Then it's on to the Nevada caucuses on the 19th where Obama and John Edwards are probably strongest. Then comes South Carolina on January 26th (a week after the Republican contest in the Palmetto State). That's probably Clinton's last stand, even if she lingers on through February 5th after a potential South Carolina loss. John Edwards might end up staying in the race longer than her.

How could Clinton's campaign go from inevitable front-runner to spiraling out of control?

Books could be written on that topic. The common, alleged starting point of the collapse will be the drivers' license debate question from Tim Russert she now so infamously fumbled. But it's a lot more complex than that. Either way, if the now expected blowout in New Hampshire unfolds her campaign is almost certain to head into a fatal tailspin, with a lot of blood being spilled before it's complete.

So what about the Republicans in New Hampshire? Is John McCain really on the comeback trail?
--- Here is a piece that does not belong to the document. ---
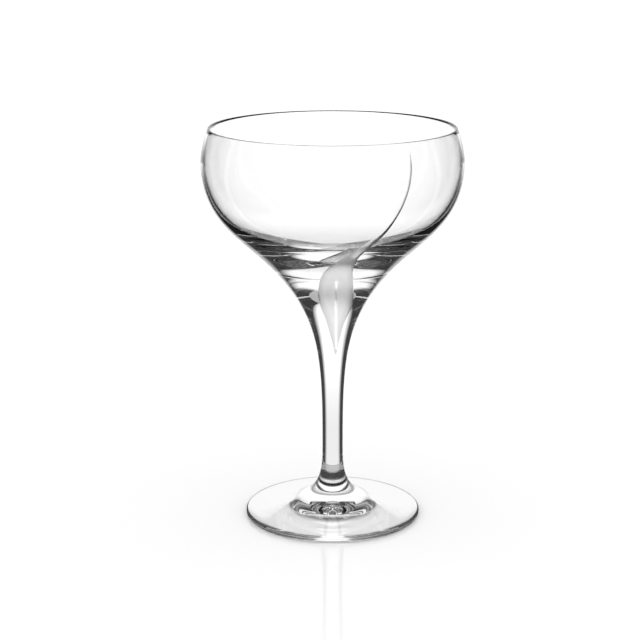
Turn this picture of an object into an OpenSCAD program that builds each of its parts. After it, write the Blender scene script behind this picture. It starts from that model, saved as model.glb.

Yes, disturbingly so. The Granite State primary is a true dog fight right now between he and Mitt Romney. If McCain wins New Hampshire he's the favorite to win Michigan's open primary, and thus the probable candidate to emerge as the anti-Huckabee alternative down the stretch. On top of that, the media coverage of "John McCain the Maverick is back!" is likely to be nauseating (though helpful to McCain's candidacy). Books could also be written about that if it all unfolds. It would objectively be one of the great political comebacks of all time.

Is McCain really going to win New Hampshire again?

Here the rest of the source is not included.